Colicchio did just that after a call came in after 11 p.m. on August 12, 2022. A woman had called 9-1-1 advising that her boyfriend, who had allegedly assaulted her a few days earlier was out on bail and may be at her apartment.

Colicchio dispatched 43 Division units who located the victim, who has once again been assaulted, who let them know the man was not alone. Police Dog Services were dispatched and helped set up a perimeter that did not locate the suspects but did find a gun.

A few hours later, Durham Regional Police Service (DRPS) called to advised they had responded to an address in the area where the same  victim was located – this time the estranged boyfriend was alleged to have been demanding a dog while brandishing a gun.

Colicchio broadcasted the updates and re-engaged with various Toronto police units in search for the man.

As the incident evolved, officers requested Colicchio liaise with DRPS to get further information and the DRPS helicopter was assigned to the call, spotting the vehicle heading back into Toronto.

As the suspect vehicle made its way into Peel Region, Colicchio engaged with the Peel Regional Police Service. Toronto Police 43 Division vehicles attempted to box the vehicle in but the suspect made contact with scout cars and fled. Soon after, the helicopter spotted the vehicle again as it sped eastbound towards Etobicoke.

As the suspect vehicle headed back to Toronto, Colicchio ensured 22 and 11 Divisions were advised.

At 3:56 a.m., the helicopter pilot advised that the suspects had left the vehicle behind and were on foot southbound from Bloor St. They also advised that one of the men had retrieved something from the car trunk.

Colicchio kept up with the updates and reminded units that the suspect might have a firearm.

A perimeter was set up utilizing units from 43, 22 and 11 Divisions and the helicopter continued providing updates.

At 4:09, Police Dog Services advised that one of the suspects was in custody. Six minutes, later, the other suspect was apprehended.
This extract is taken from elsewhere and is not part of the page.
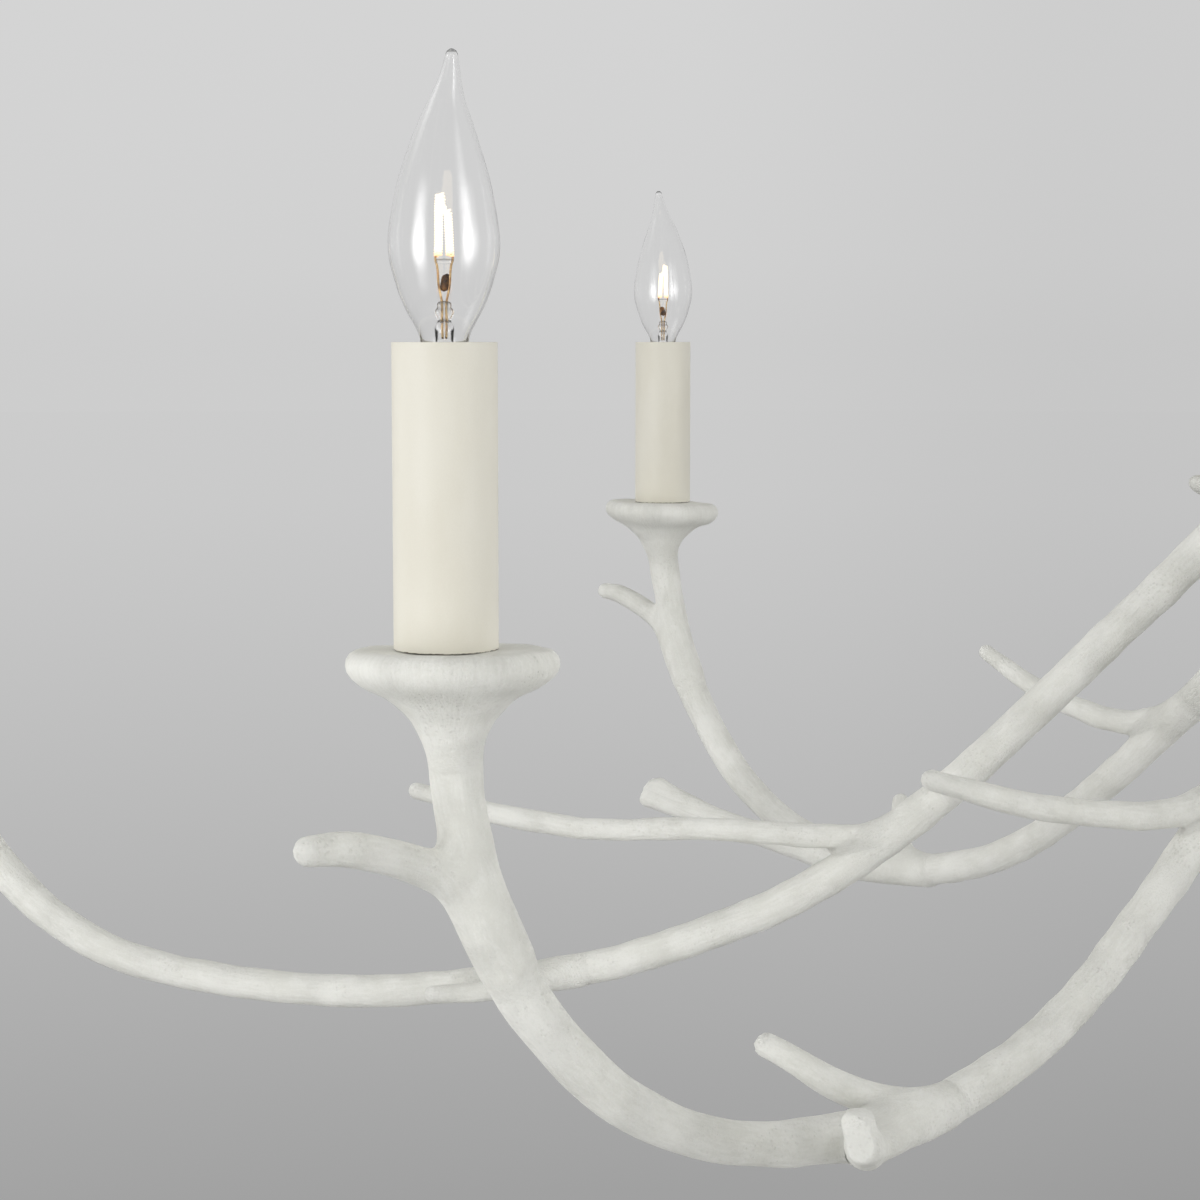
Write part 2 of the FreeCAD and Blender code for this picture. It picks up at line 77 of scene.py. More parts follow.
# %% [markdown]
# Measuring the candles
#
# Eight candles stand round the hub, short and long arms in turn. Each candle's place is the
# middle of its sleeve's box. The line of the sleeve tops is the height that everything else on
# an arm is measured down from.

# %% Candle places
MM = 0.001
CANDLES = 8
up = np.array([0.0, 0.0, 1.0])


def corners(node):
    """The low and high corner of a node's box as arrays."""
    low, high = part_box(node)
    return np.array(low), np.array(high)


def turn(points, heading):
    """Points turned round the vertical axis: x and y mixed by the cosine and sine of the heading."""
    c, s = np.cos(heading), np.sin(heading)
    x, y, z = points[..., 0], points[..., 1], points[..., 2]
    return np.stack([c * x - s * y, s * x + c * y, z], axis=-1)


candles = []
for number in range(1, CANDLES + 1):
    low, high = corners("candle_sleeve_" + str(number))
    middle = (low + high) / 2
    candles.append({
        "number": number,
        "reach": float(np.hypot(middle[0], middle[1])),
        "heading": float(np.arctan2(middle[1], middle[0])),
        "axis": np.array([middle[0], middle[1], 0.0]),
    })
sleeve_low, sleeve_high = corners("candle_sleeve_1")
sleeve_radius = float(sleeve_high[1] - sleeve_low[1]) / 2
candle_line = float(sleeve_high[2])
cup_top = float(sleeve_low[2])
print("reaches in mm", [round(candle["reach"] / MM) for candle in candles[:2]])
print("sleeve radius in mm", round(sleeve_radius / MM, 2))

# %% [markdown]
# Surfaces from grids
#
# A turned or drawn piece is a stack of rings: a grid whose rows go along the piece and whose
# columns go round it. The faces are the same for every grid, so one function makes them with
# whole arrays. The side that faces out is found from the volume: a closed skin whose faces look
# inwards has a negative one, and is turned round.


# %% Rings into a mesh
def angles(count):
    """Evenly spaced angles of one whole turn."""
    return np.linspace(0, 2 * np.pi, count, endpoint=False)


def circles(radius, height, angle):
    """Level rings: x = radius cos(angle), y = radius sin(angle), z = height. Radius and height
    are columns with one row for each ring."""
    x = radius * np.cos(angle)
    return np.stack([x, radius * np.sin(angle), np.broadcast_to(height, x.shape)], axis=-1)


def ring_faces(rows, columns, joined):
    """Quads between neighbouring rings; when joined, the last ring also meets the first."""
    row = np.arange(rows if joined else rows - 1)[:, None]
    column = np.arange(columns)[None, :]
    following, beside = (row + 1) % rows, (column + 1) % columns
    corner = [row * columns + column, row * columns + beside,
              following * columns + beside, following * columns + column]
    return np.stack(np.broadcast_arrays(*corner), axis=-1).reshape(-1, 4)


def fan_faces(first, columns, pole):
    """Triangles from one ring to a single point."""
    column = np.arange(columns)
    beside = (column + 1) % columns
    return np.stack([first + column, first + beside, np.full(columns, pole)], axis=-1)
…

A second firearm was recovered in the stolen vehicle console.

Communications Services Manager Kerry-Anne Murray-Bates praised Colicchio for professionally controlling the air during the challenging and dynamic event for an extended length of time.

“Megan was engaged and focused from beginning to end,” said Murray-Bates. “She expertly managed to update CAD entries accurately and responded to units needs. She demonstrated a high level of ability to multi-task and respond to all officers and agencies on her band as well as communicating with her supervisors to ensure both public and officer safety were kept at all times.”
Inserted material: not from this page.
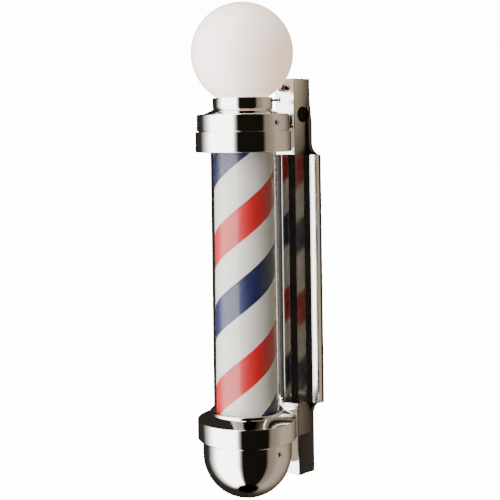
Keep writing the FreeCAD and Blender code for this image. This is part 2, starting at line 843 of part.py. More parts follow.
def boss_screws(angles, z, grip):
    screws = []
    for a in angles:
        start = on_axis(post_ring, a, z)
        screws.append(screw(start, Vector(0, 0, -1), boss_screw_radius, grip, 3.2, 2.0))
    return group(screws)


def lamp_bridge():
    half = post_ring + 5
    strap = box(-half, half, pole_y - bridge_half_width, pole_y + bridge_half_width,
                bridge_height, bridge_height + bridge_thickness)
    holes = [cylinder(sleeve_bore, bridge_height - 1, bridge_height + 9)]
    for a in bridge_angles:
        p = on_axis(post_ring, a, bridge_height - 1)
        holes.append(cylinder(boss_screw_radius + seat_clearance, p.z, p.z + 9, p.x, p.y))
    return without(strap, holes)


def guide_sleeve():
    """Fixed tube under the lamp bridge; the drum's top spider turns round it."""
    body = tube(sleeve_outer, sleeve_bore, sleeve_bottom, bridge_height)
    flange = tube(sleeve_outer + 2.5, sleeve_bore, bridge_height - 3, bridge_height)
    return joined([body, flange])


# ---- lower collar, dome and motor plate ---------------------------------


def collar_lug():
    """Gusset between the collar and the lower block, hollowed under the dome's side."""
    def at(y, z):
        return Vector(-lower_lug_half_width, y, z)
    top = cone_bottom - 1.0
    low = at(-block_depth, frame_bottom + lug_foot)
    inner_y = pole_y + dome_radius - 6
    mid = at(-block_depth - lug_foot_depth, frame_bottom + lug_foot + lug_foot_rise)
    end = at(inner_y, frame_bottom + lug_top)
    edges = [Part.Arc(low, mid, end).toShape(),
             Part.LineSegment(end, at(inner_y, collar_bottom)).toShape(),
             Part.LineSegment(at(inner_y, collar_bottom), at(pole_y + lug_core, collar_bottom)).toShape(),
             Part.LineSegment(at(pole_y + lug_core, collar_bottom), at(pole_y + lug_core, top)).toShape(),
             Part.LineSegment(at(pole_y + lug_core, top), at(-block_depth, top)).toShape(),
             Part.LineSegment(at(-block_depth, top), low).toShape()]
    lug = Part.Face(Part.Wire(edges)).extrude(Vector(2 * lower_lug_half_width, 0, 0))
    ridge = [e for e in lug.Edges if e.CenterOfMass.z > top - 0.01
             and abs(abs(e.CenterOfMass.x) - lower_lug_half_width) < 0.01]
    lug = lug.makeChamfer(5.0, ridge)
    return lug.cut(cylinder(dome_radius + dome_clearance, frame_bottom - through, collar_bottom))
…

Colicchio said her work can be difficult and stressful but it is rewarding to be a part of a team that comes together to keep people safe.

“However, I started this job to help people as that is what I like to do,” she said. “Winning this award just does not come down to me. I think my entire platoon deserves it too. We show up for work every day making sure everyone is safe.”

Colicchio was inspired to think about a role in policing by her father Staff Sergeant Richard Hemingway who retired from Toronto Police in 2010 after 38 years on the job.